## TASK DETAILS
Copy down every line where the string "loose" shows up.
-- start of DATA ENTRIES --
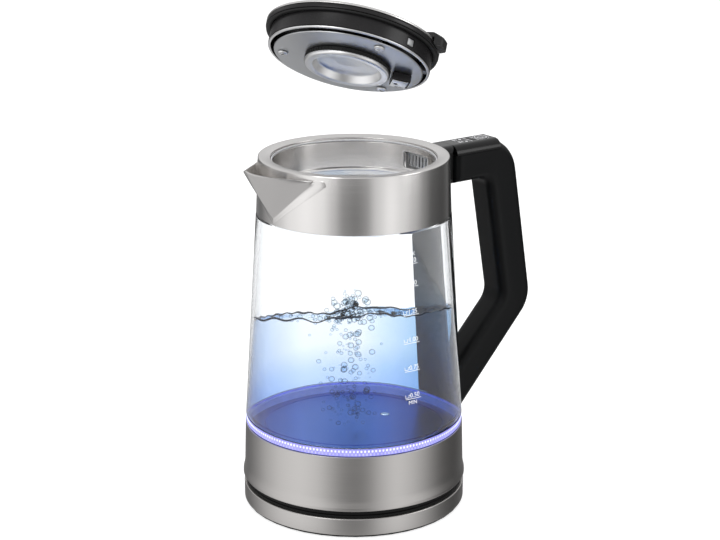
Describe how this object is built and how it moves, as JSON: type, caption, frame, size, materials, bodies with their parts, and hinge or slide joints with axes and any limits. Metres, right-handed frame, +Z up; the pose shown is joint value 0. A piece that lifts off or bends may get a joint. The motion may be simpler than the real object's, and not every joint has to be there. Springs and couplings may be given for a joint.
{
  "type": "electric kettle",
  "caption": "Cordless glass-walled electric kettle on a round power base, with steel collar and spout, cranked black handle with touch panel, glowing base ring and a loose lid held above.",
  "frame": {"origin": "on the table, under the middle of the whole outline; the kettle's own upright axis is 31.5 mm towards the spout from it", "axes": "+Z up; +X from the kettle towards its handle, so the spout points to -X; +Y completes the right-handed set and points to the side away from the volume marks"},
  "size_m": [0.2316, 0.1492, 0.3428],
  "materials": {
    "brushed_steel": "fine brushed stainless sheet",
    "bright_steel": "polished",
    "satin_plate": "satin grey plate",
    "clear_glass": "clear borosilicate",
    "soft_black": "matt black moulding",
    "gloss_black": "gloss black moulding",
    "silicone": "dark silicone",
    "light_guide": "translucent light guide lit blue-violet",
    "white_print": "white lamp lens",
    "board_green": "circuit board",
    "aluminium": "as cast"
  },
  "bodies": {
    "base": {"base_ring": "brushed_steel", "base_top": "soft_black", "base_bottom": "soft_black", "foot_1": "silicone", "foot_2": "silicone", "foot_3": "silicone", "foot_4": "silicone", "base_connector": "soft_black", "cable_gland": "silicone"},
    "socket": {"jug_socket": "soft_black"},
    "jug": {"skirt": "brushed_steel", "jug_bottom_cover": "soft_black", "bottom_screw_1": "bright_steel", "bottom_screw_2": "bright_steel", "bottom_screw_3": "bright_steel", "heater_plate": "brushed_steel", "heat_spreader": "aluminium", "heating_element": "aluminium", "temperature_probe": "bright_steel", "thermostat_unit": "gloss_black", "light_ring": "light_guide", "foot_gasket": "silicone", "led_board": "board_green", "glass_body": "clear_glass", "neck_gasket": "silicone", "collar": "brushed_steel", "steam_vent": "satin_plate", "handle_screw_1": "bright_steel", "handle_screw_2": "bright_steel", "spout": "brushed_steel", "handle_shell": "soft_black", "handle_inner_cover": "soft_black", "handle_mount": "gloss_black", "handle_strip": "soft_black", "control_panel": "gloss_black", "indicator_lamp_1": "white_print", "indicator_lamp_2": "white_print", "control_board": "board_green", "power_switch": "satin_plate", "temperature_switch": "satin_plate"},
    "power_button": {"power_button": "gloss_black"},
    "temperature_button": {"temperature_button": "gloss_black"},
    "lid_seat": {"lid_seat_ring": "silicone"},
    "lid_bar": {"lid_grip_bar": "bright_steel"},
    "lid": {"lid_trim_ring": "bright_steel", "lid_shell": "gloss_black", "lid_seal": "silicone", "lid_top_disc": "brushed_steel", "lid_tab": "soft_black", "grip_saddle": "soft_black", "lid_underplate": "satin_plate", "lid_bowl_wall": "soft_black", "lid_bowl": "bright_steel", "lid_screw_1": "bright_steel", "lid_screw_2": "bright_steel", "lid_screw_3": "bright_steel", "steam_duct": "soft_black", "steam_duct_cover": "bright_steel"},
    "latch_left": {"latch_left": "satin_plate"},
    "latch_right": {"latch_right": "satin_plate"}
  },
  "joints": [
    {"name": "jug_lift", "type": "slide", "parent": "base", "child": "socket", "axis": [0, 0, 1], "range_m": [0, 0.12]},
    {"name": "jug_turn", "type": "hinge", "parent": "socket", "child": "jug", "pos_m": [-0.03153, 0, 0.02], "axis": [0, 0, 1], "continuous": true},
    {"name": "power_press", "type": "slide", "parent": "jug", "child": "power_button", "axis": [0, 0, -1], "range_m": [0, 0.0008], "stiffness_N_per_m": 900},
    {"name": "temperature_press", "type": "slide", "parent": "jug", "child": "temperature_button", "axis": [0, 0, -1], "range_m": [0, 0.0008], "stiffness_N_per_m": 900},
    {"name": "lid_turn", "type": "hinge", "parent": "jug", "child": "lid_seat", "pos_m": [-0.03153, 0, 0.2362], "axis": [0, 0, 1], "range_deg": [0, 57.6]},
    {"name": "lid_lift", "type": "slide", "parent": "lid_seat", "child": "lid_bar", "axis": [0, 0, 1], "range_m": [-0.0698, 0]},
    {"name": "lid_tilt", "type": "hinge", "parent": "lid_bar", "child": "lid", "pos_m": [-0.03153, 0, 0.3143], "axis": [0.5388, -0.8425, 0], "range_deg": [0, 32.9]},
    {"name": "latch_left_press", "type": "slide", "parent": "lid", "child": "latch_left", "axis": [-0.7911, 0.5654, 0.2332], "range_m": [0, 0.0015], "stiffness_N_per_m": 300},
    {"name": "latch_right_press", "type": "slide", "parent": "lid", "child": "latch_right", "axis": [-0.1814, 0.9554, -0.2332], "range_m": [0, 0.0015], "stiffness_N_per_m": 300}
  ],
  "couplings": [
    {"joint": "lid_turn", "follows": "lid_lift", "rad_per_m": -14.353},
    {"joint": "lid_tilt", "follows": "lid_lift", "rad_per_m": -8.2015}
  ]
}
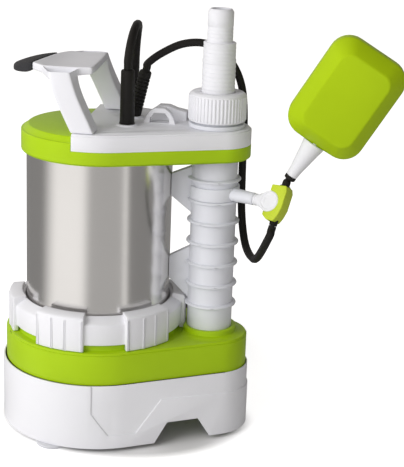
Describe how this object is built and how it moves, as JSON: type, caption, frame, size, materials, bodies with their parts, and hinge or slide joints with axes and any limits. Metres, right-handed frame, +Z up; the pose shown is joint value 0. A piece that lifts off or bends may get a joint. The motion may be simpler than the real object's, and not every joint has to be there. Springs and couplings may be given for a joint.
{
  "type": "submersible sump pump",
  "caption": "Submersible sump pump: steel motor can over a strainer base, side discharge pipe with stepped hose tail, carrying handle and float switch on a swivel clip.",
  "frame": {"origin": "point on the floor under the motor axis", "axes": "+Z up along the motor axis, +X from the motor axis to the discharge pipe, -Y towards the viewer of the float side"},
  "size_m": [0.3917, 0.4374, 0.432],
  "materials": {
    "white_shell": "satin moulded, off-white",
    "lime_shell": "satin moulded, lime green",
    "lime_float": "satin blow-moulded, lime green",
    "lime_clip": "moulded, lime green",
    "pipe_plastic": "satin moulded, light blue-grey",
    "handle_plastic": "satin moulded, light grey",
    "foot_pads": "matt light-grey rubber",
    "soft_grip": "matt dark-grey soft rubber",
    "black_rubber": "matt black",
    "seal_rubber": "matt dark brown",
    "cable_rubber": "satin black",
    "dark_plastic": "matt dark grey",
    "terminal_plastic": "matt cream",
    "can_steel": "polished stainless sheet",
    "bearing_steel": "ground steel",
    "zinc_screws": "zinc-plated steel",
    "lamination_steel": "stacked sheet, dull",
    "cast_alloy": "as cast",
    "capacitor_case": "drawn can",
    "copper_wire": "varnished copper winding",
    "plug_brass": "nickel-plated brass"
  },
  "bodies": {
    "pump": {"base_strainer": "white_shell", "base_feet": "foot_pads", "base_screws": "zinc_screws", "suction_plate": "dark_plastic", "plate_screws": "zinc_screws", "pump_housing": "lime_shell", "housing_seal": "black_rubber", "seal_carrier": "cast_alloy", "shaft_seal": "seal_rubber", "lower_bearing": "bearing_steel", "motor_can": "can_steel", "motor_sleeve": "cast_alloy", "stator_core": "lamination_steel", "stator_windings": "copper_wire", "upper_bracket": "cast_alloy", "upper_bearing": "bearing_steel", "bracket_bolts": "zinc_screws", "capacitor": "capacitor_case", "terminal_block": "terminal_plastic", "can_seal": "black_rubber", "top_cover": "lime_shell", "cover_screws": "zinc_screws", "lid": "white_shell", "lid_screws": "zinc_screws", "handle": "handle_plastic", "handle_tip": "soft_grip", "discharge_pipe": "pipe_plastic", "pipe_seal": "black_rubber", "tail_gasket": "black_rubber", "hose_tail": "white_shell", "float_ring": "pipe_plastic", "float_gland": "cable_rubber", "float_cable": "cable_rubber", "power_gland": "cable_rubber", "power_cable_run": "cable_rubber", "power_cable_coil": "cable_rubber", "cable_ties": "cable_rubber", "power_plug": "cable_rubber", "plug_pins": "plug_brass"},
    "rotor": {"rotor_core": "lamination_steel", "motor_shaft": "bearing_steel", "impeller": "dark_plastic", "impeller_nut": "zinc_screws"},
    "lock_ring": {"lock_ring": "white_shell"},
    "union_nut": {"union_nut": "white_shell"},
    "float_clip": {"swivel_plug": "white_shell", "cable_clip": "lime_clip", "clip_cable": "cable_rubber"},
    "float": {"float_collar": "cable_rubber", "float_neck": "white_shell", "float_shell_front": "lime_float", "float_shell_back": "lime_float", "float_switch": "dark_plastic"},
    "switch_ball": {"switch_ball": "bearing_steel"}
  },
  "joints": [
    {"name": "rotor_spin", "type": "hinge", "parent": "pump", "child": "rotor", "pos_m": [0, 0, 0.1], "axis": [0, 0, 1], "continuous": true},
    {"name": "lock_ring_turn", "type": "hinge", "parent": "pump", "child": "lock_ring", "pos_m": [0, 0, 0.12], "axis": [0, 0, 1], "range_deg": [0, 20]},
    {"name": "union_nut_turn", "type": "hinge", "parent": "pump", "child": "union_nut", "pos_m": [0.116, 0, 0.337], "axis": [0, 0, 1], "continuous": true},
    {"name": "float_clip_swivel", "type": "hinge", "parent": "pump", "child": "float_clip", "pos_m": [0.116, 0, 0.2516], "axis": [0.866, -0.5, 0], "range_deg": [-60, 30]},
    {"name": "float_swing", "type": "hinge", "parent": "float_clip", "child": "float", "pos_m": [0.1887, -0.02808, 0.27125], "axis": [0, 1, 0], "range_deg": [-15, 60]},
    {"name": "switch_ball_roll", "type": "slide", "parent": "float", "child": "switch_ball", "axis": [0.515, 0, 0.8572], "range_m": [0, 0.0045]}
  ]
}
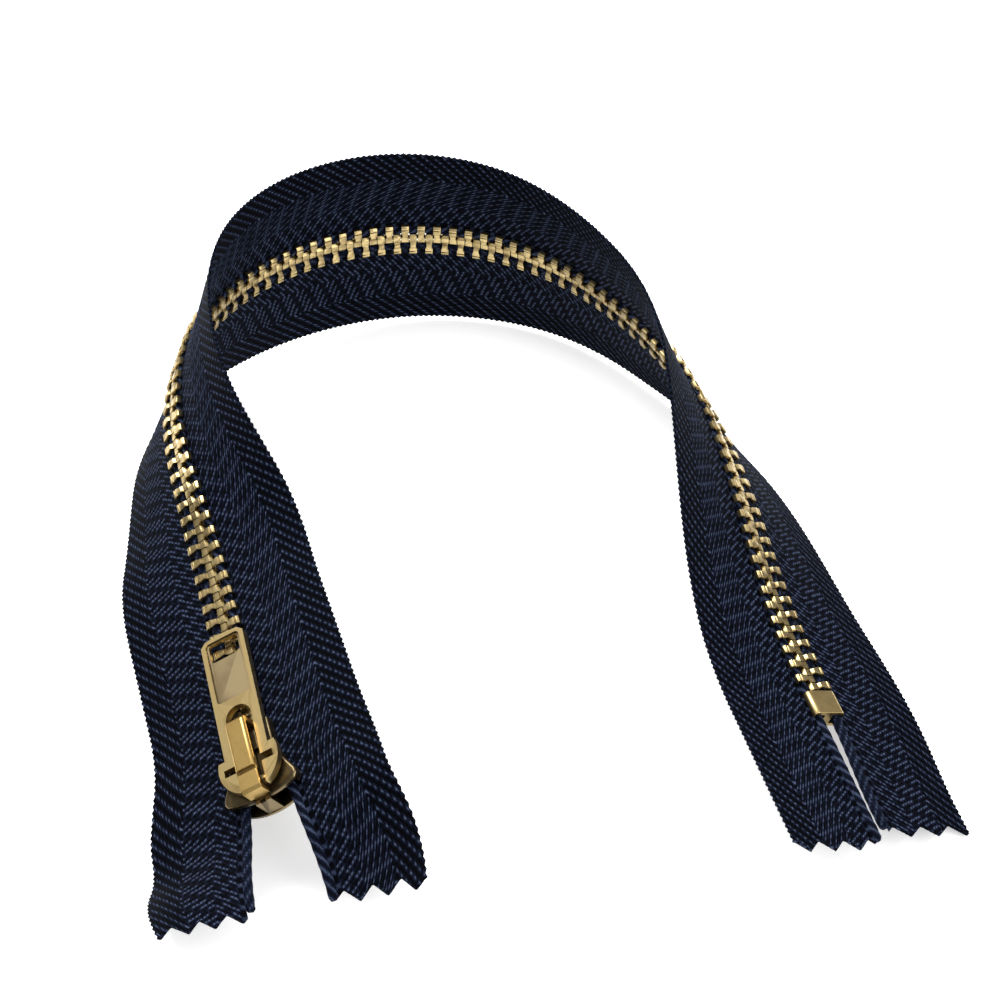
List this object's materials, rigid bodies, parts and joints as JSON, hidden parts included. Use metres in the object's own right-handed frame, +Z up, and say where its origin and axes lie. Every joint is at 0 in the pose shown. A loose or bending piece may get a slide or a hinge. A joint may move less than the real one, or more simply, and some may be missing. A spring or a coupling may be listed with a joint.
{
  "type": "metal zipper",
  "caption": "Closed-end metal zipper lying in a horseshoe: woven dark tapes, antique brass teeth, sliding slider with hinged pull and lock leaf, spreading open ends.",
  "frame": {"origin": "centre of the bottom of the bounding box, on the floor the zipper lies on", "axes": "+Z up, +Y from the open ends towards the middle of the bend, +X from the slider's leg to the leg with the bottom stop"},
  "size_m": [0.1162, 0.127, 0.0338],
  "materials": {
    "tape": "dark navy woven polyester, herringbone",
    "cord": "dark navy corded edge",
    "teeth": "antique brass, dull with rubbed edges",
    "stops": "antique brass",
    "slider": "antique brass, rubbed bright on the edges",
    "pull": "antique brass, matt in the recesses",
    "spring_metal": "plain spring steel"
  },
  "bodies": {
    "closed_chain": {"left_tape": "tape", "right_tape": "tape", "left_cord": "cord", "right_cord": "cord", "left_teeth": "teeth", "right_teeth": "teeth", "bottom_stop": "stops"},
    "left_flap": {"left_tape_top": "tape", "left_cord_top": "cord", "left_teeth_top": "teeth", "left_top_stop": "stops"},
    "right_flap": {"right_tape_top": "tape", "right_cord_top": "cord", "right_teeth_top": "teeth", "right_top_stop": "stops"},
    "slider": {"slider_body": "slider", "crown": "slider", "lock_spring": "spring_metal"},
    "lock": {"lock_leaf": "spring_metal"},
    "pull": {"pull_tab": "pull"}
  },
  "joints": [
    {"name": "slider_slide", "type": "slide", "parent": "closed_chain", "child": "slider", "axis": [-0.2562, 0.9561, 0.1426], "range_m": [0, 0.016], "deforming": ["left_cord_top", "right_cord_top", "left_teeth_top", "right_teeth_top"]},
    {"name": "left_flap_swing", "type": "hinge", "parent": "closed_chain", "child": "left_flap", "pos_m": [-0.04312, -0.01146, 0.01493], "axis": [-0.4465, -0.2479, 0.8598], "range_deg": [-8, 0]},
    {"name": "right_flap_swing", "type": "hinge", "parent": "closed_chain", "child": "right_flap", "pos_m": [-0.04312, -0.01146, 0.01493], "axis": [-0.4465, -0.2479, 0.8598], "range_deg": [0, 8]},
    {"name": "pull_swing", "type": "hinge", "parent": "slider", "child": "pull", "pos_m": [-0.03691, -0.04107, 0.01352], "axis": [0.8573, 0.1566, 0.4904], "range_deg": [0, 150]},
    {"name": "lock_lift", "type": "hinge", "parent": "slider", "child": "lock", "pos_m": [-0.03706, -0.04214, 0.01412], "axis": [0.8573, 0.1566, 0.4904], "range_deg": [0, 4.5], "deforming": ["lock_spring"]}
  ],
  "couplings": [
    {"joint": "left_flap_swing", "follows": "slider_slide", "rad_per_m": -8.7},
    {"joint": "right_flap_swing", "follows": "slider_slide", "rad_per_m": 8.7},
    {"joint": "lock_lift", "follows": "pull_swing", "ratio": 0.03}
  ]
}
-- end of DATA ENTRIES --
## WRITTEN REPLY
  "caption": "Cordless glass-walled electric kettle on a round power base, with steel collar and spout, cranked black handle with touch panel, glowing base ring and a loose lid held above.",
List this object's materials, rigid bodies, parts and joints as JSON, hidden parts included. Use metres in the object's own right-handed frame, +Z up, and say where its origin and axes lie. Every joint is at 0 in the pose shown. A loose or bending piece may get a slide or a hinge. A joint may move less than the real one, or more simply, and some may be missing. A spring or a coupling may be listed with a joint.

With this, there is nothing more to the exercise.